L’Angelino d’Albertine Meunier fonctionne précisément comme un amplificateur de perception, il permet de détecter les anges qui passent sur Twitter en déclenchant le mouvement d’une danseuse, dans une boîte à musique. Avec sa poétique du temps, compté en anges qui passent, l’œuvre relie un objet décoratif apparu à la fin du 18e siècle à l’open source (Arduino) d’aujourd’hui.

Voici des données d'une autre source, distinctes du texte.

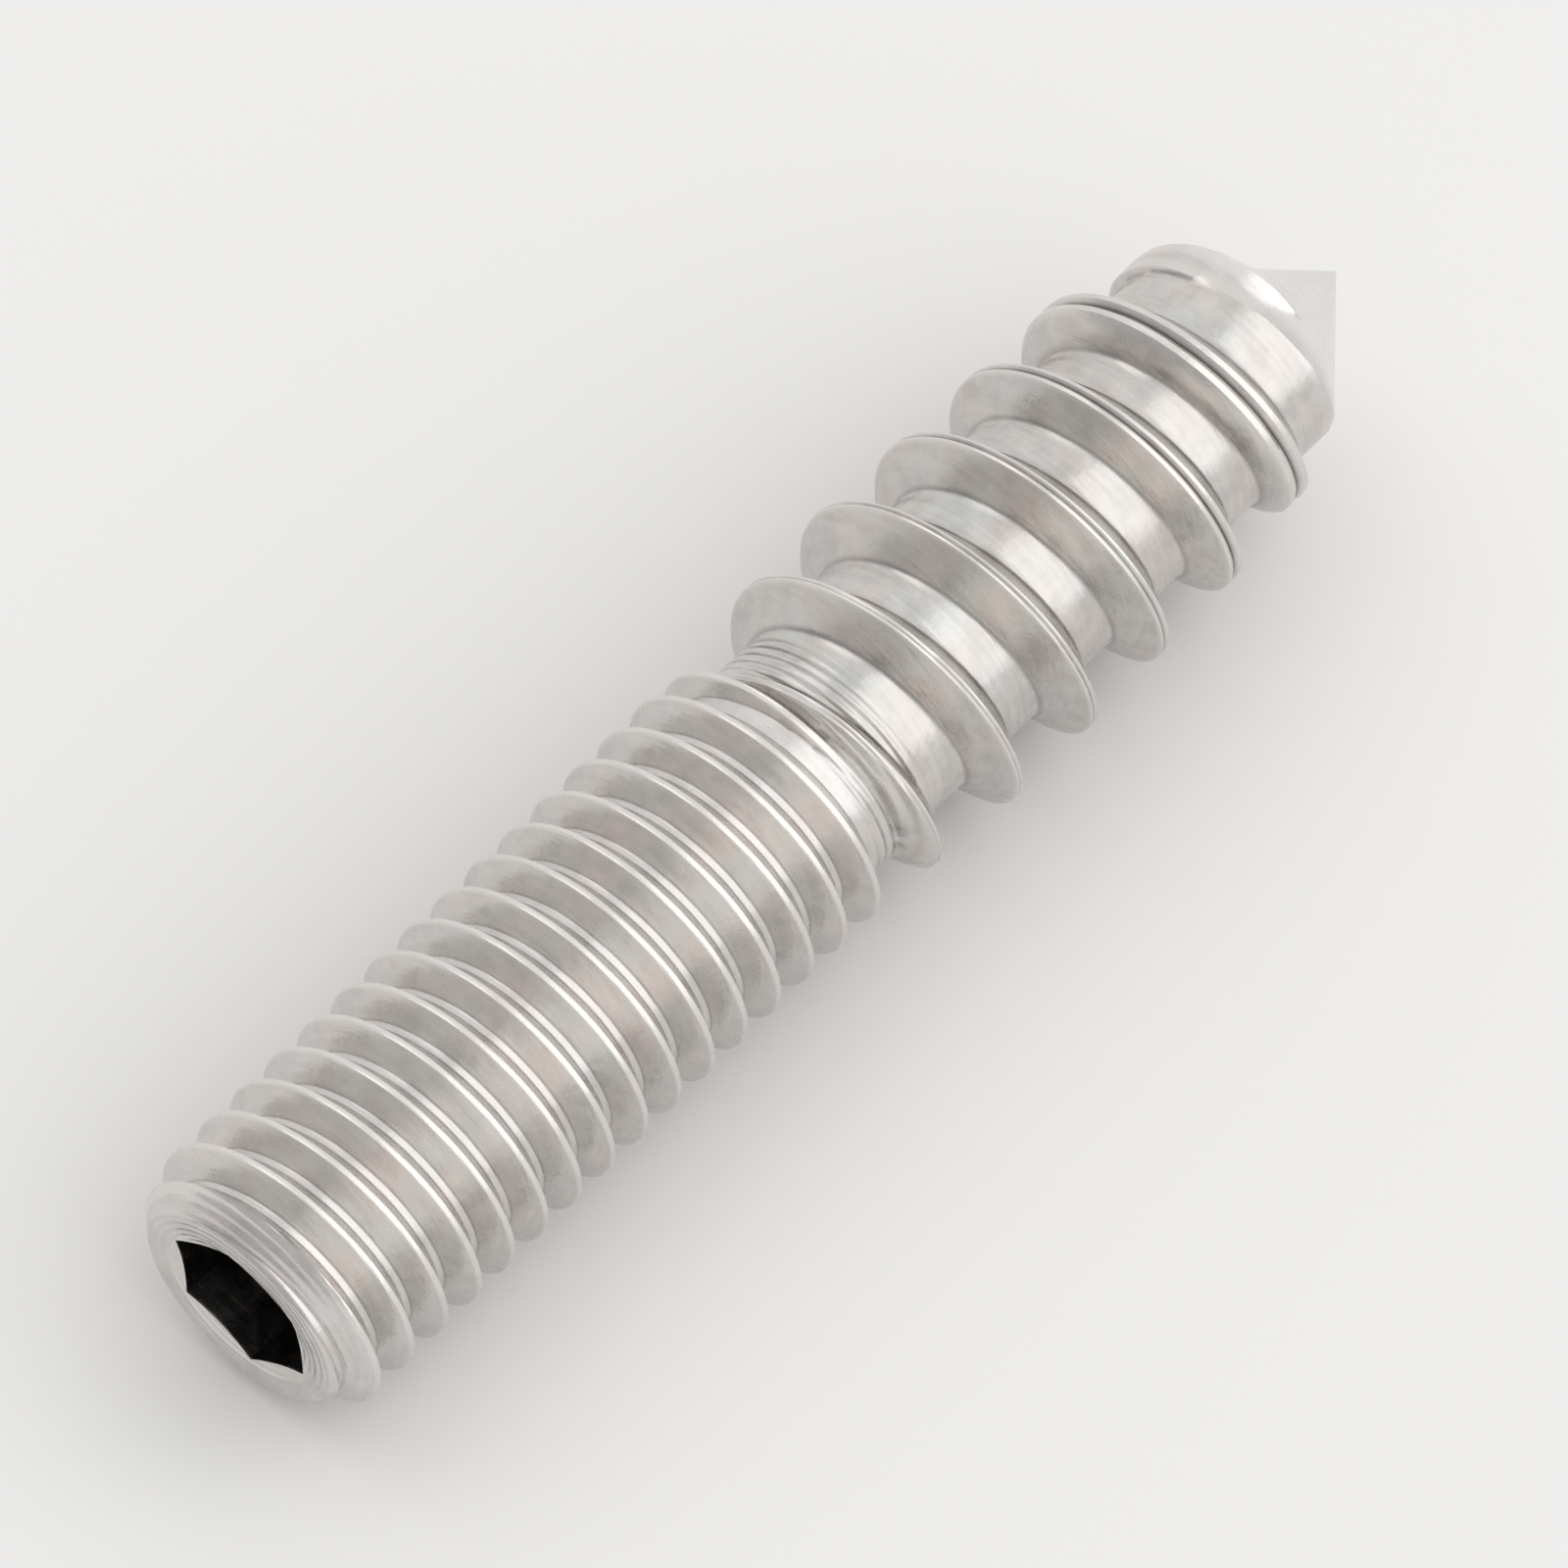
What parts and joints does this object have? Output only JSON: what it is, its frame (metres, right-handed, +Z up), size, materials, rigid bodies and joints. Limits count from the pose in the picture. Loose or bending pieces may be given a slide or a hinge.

Dans cette collection à l’éclectisme assumé, reflet de la diversité des pratiques relevant de l’art numérique, on trouve encore, notamment, une généalogie du vivant, inscrite dans un crâne (Pia Myrvold, The Million year Memory, I et II), les Rencontres imaginaires avec soi-même de l’installation proposée par Scénocosme, l’érotisme bataillien des Fontanaeyes de Magali Daniaux et Cédric Pigot dans un clin d’œil aux fentes de Fontana, les vanités au chic grand luxe de Christophe Luxereau, qui se déclinent en une gamme associant couleur et matière : rouge carrosserie, blanche marbre, jaune or, Bleu sèvres, noir crocodile, vert jade. Le numérique, nouvelle matrice de l’art, tel un grand atelier éclaté, en réseau ou non, amplificateur de nos sens et moyens d’expression, dans l’ambiguïté d’un « il se pourrait », augmente les corps de ses possibles en défiant notre imaginaire.